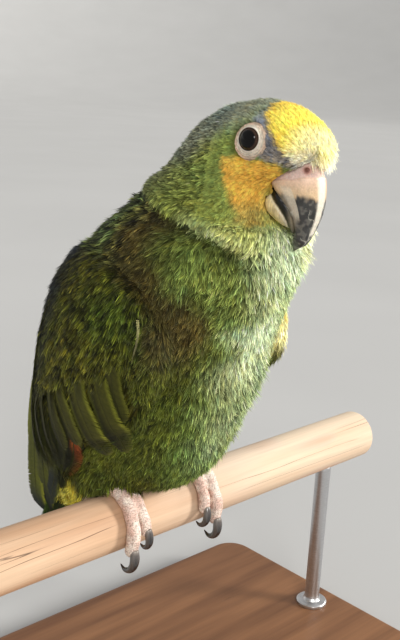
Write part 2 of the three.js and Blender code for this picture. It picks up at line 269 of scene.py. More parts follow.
# ---- Materials ----
class Nodes:
    """A short way to write a material's nodes."""

    def __init__(self, name, **constants):
        self.material = bpy.data.materials.new(name)
        self.material.use_nodes = True
        self.tree = self.material.node_tree
        self.shader = self.tree.nodes["Principled BSDF"]
        for key, value in constants.items():
            self.shader.inputs[key.replace("_", " ")].default_value = value

    def add(self, kind, inputs=(), **settings):
        node = self.tree.nodes.new("ShaderNode" + kind)
        for key, value in settings.items():
            setattr(node, key, value)
        for key, value in dict(inputs).items():
            self.put(node.inputs[key], value)
        return node

    def put(self, socket, value):
        if isinstance(value, bpy.types.NodeSocket):
            self.tree.links.new(value, socket)
        else:
            socket.default_value = value

    def set(self, socket, value):
        self.put(self.shader.inputs[socket], value)

    def stored(self, name, output="Fac"):
        """A number stored at each vertex."""
        return self.add("Attribute", attribute_name=name).outputs[output]

    def painted(self):
        """The colour stored at each vertex."""
        return self.stored("plumage", "Color")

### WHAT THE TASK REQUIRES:
Each line must be given again exactly as written above.

### REPLY:
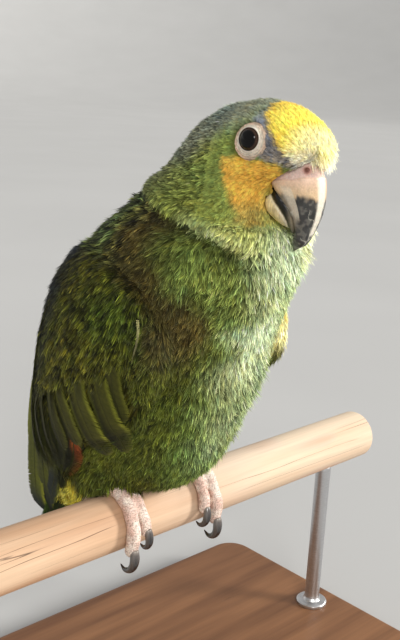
Write part 2 of the three.js and Blender code for this picture. It picks up at line 269 of scene.py. More parts follow.
# ---- Materials ----
class Nodes:
    """A short way to write a material's nodes."""

    def __init__(self, name, **constants):
        self.material = bpy.data.materials.new(name)
        self.material.use_nodes = True
        self.tree = self.material.node_tree
        self.shader = self.tree.nodes["Principled BSDF"]
        for key, value in constants.items():
            self.shader.inputs[key.replace("_", " ")].default_value = value

    def add(self, kind, inputs=(), **settings):
        node = self.tree.nodes.new("ShaderNode" + kind)
        for key, value in settings.items():
            setattr(node, key, value)
        for key, value in dict(inputs).items():
            self.put(node.inputs[key], value)
        return node

    def put(self, socket, value):
        if isinstance(value, bpy.types.NodeSocket):
            self.tree.links.new(value, socket)
        else:
            socket.default_value = value

    def set(self, socket, value):
        self.put(self.shader.inputs[socket], value)

    def stored(self, name, output="Fac"):
        """A number stored at each vertex."""
        return self.add("Attribute", attribute_name=name).outputs[output]

    def painted(self):
        """The colour stored at each vertex."""
        return self.stored("plumage", "Color")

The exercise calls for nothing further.